Las lecturas de hoy nos dejan ver que la presencia de Dios es distinta de cómo uno podría imaginarla. A veces uno piensa que Dios, como es fuerte, sólo se dejará ver en los acontecimientos grandes e impresionantes; a veces uno piensa que Dios, como es bueno, no nos dejará pasar por momentos de inseguridad. Y, sin embargo, Dios, siendo fuerte y siendo bueno, se hace presente en nuestras vidas de modos que no comprendemos.
En la primera lectura tenemos a Elías, el profeta rechazado por su pueblo, el hombre solitario, no por elección, sino porque su fe lo ha llevado a ser visto como un extranjero y como una amenaza para los propios israelitas, que por el contrario han elegido servir a los ídolos. En su soledad Elías se aferra a Dios y peregrina hasta el monte Horeb, el Monte Santo, el lugar donde Dios primero llamó a Moisés y donde también se celebró la alianza. Escondido en las grietas de la montaña sacra, Elías está en realidad cobijado y guarnecido por el poder del abrazo de Dios. Y allí el mismo Dios quiere manifestarse a él, como señal de una alianza que no muere y como prueba de la inquebrantable fidelidad del Altísimo. No es el fuego ni el terremoto lo que trae a Dios, en este caso; es una brisa suave. En la batalla contra sus enemigos Dios muestra su grandeza, pero con sus amigos lo que deja ver es su cercanía. Aquella brisa que refresca, que serena, que acaricia, es una señal del amor y de la palabra del Amigo.

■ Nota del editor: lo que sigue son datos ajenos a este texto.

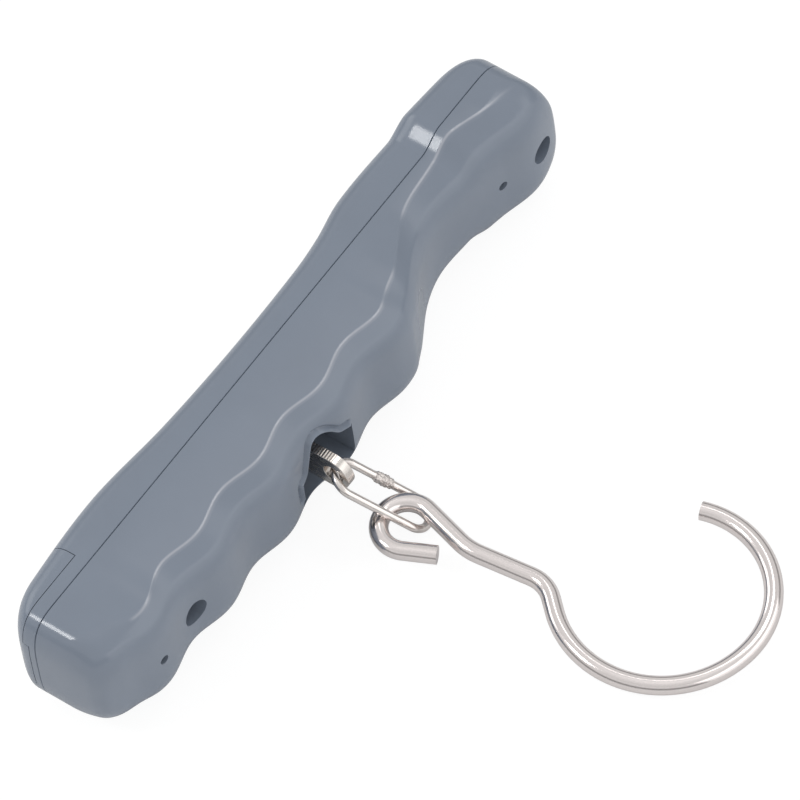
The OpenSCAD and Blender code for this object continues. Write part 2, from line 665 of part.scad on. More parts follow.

En el evangelio, en cambio, se da el caso de una brisa impetuosa. Pedro camina sobre las olas, pero el vigor del viento contrario le hace dudar. El hilo de fe que lo une a Jesús se rompe por un momento, Pedro falla en su confianza y el hombre empieza a hundirse entre las olas. Destaquemos dos cosas, aprendiendo de la experiencia de otro. Primero, que Pedro se hunde cuando mira más a las dificultades que a Jesús. Una vez que ha apartado su mirada del Señor, es tan vulnerable e indefenso como cualquiera puesto en medio del mar. Pero, en segundo lugar, aprendamos de Pedro a acudir al mismo Señor al que le hemos fallado. Su fe se tambalea, pero la humildad le permite exclamar: “¡Señor, sálvame!” La humildad, principio de arrepentimiento, de algún modo sana lo que la falta de fe había perdido.